**TASK PROMPT:**
Repeat the listing below word for word, stopping after the line that contains "# the front".

━━━ SOURCE EXCERPT ━━━

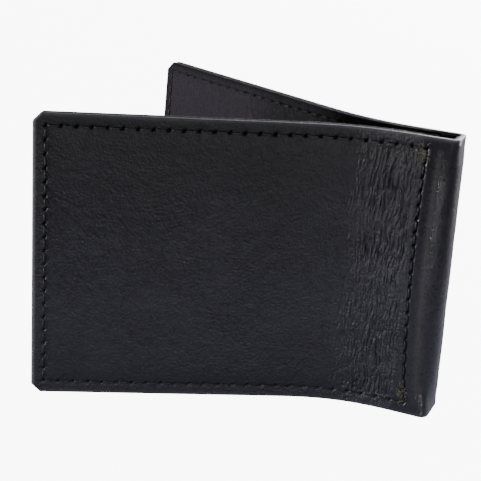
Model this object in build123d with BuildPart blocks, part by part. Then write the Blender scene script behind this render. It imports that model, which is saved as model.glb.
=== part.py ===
from build123d import *
import math
import os

os.makedirs("parts", exist_ok=True)

# Bifold wallet standing on its lower edges, half open.
# +Z runs up the wallet's height, +X points from the free edges towards the spine,
# the front half lies on -Y and the back half on +Y.  Millimetres.

# ---- driving dimensions ----
HEIGHT = 72.0           # height of every full-height panel
SPINE_WIDTH = 11.5      # outside width of the folded spine
HALF_LENGTH = 101.0     # spine's outside face to the free edge, measured along the panel
CREASE_R = 2.6          # outside radius of the two spine creases
FLEX_AT = 23.5          # distance from the spine's outside face to the flex line
FLEX_LENGTH = 14.0      # length of the curved zone about the flex line
FRONT_BEND = 28.0       # outward bend of the front half as it stands
BACK_BEND = 23.0        # outward bend of the back half as it stands
CORNER_CUT = 2.2        # clipped corners at the free edges

COVER = 1.45            # outside leather
BACKING = 1.20          # inside panel that carries the card pockets
POCKET = 0.75           # card pocket leather
LINING = 0.60           # strip behind the spine
PLY_GAP = 0.12          # slip space between plies
SKIVE_END = 8.4         # the backing is thinned up to here, over the lining's edge
PANEL_START = 4.0       # inside panels begin this far from the spine's outside face
UPPER_SLOT = 56.0       # mouth height of the upper card pocket
LOWER_SLOT = 47.0       # mouth height of the lower card pocket
SPLIT = 0.15            # half of the running gap at each crease and flex line

SEAM_INSET = 2.3        # stitch rows stand in from the edges
SPINE_SEAM = 7.5        # vertical stitch row beside the spine
STITCH_PITCH = 3.6
STITCH_LENGTH = 2.6
STITCH_WIDTH = 0.5
STITCH_RISE = 0.18

BACKING_D = COVER + PLY_GAP
UPPER_D = BACKING_D + BACKING + PLY_GAP
LOWER_D = UPPER_D + POCKET + PLY_GAP
STACK = LOWER_D + POCKET
LINING_D = COVER + PLY_GAP
ARC_START = FLEX_AT - FLEX_LENGTH / 2
ARC_END = FLEX_AT + FLEX_LENGTH / 2
SIDES = {"front": (-1, FRONT_BEND), "back": (1, BACK_BEND)}


def local(bend, s, d):
    """Plan position of a point s along the panel's outside face and d deep into the
    leather, as (distance in from the spine face, distance out from the mirror plane)."""
    a = math.radians(bend)
    r = FLEX_LENGTH / a
    q0 = SPINE_WIDTH / 2
    turn = a * min(max((s - ARC_START) / FLEX_LENGTH, 0), 1)
    p = min(s, ARC_START) + r * math.sin(turn)
    q = q0 + r * (1 - math.cos(turn))
    rest = max(s - ARC_END, 0)
    p += rest * math.cos(turn)
    q += rest * math.sin(turn)
    return p + d * math.sin(turn), q - d * math.cos(turn)


def free_corners(side):
    sign, bend = SIDES[side]
    outer = local(bend, HALF_LENGTH, -STITCH_RISE)
    inner = local(bend, HALF_LENGTH, STACK)
    return max(outer[0], inner[0]), sign * outer[1]


# the row's origin is the middle of the standing wallet's footprint
SPINE_X = max(free_corners("front")[0], free_corners("back")[0]) / 2
MIRROR_Y = -(free_corners("front")[1] + free_corners("back")[1]) / 2


def plan(side, p, q):
    return SPINE_X - p, MIRROR_Y + SIDES[side][0] * q


def at(side, s, d):
    return plan(side, *local(SIDES[side][1], s, d))


def band(side, s0, s1, d0, d1):
    """Closed outline of a ply between two depths, following flank, bend and half."""
    for d in (d0, d1):
        if s0 < ARC_START:
            Line(at(side, s0, d), at(side, min(s1, ARC_START), d))
        a0 = max(s0, ARC_START)
        a1 = min(s1, ARC_END)
        if a1 > a0:
            ThreePointArc(at(side, a0, d), at(side, (a0 + a1) / 2, d), at(side, a1, d))
        if s1 > ARC_END:
            Line(at(side, max(s0, ARC_END), d), at(side, s1, d))
    Line(at(side, s0, d0), at(side, s0, d1))
    Line(at(side, s1, d0), at(side, s1, d1))


def block(side, along, p0, p1, q0, q1):
    """Rectangle about the flex line: along is the direction, in degrees, of its length."""
    a = math.radians(along)
    base = local(SIDES[side][1], FLEX_AT, 0)
    corners = []
    for p, q in ((p0, q0), (p1, q0), (p1, q1), (p0, q1)):
        corners.append(plan(side, base[0] + p * math.cos(a) - q * math.sin(a),
                            base[1] + p * math.sin(a) + q * math.cos(a)))
    Polyline(*corners, close=True)


def panel_plane(side):
    """Plane lying in the half's outside face, its X along the panel, its Y up."""
    sign, bend = SIDES[side]
    a = math.radians(bend)
    x, y = at(side, HALF_LENGTH, 0)
    along = (-math.cos(a), sign * math.sin(a), 0)
    face = Vector(*along).cross(Vector(0, 0, 1))
    return Plane(origin=(x, y, 0), x_dir=along, z_dir=face)


def clip_corners(side):
    """Cut the small slanting corners at the free edge."""
    with BuildSketch(panel_plane(side)) as cut:
        with BuildLine():
            Polyline((0.5, -0.5), (-CORNER_CUT - 0.5, -0.5), (0.5, CORNER_CUT + 0.5), close=True)
        make_face()
        with BuildLine():
            Polyline((0.5, HEIGHT + 0.5), (-CORNER_CUT - 0.5, HEIGHT + 0.5),
                     (0.5, HEIGHT - CORNER_CUT - 0.5), close=True)
        make_face()
    extrude(cut.sketch, amount=12, both=True, mode=Mode.SUBTRACT)


def flank_ply(side, s0, d0, d1, top, skived=False):
    """Part of a ply from the spine side up to the flex line."""
    with BuildPart() as ply:
        with BuildSketch():
            with BuildLine():
                band(side, s0, ARC_END, d0, d1)
            make_face()
            with BuildLine():
                block(side, 0, -SPLIT, 40, -30, 30)
            make_face(mode=Mode.SUBTRACT)
            if skived:
                with BuildLine():
                    band(side, s0 - 1, SKIVE_END, d0 - 1, LINING_D + LINING + PLY_GAP)
                make_face(mode=Mode.SUBTRACT)
        extrude(amount=top)
    return ply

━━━

**WORKED ANSWER:**
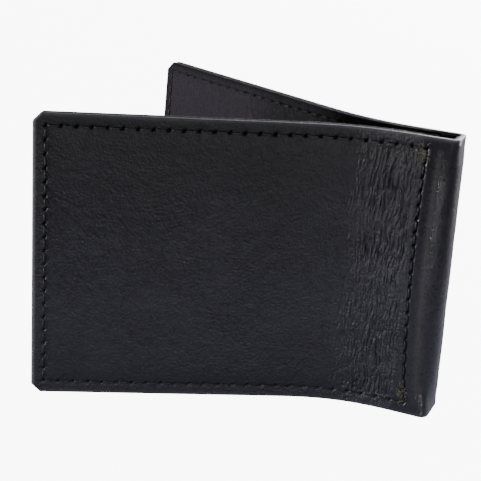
Model this object in build123d with BuildPart blocks, part by part. Then write the Blender scene script behind this render. It imports that model, which is saved as model.glb.
=== part.py ===
from build123d import *
import math
import os

os.makedirs("parts", exist_ok=True)

# Bifold wallet standing on its lower edges, half open.
# +Z runs up the wallet's height, +X points from the free edges towards the spine,
# the front half lies on -Y and the back half on +Y.  Millimetres.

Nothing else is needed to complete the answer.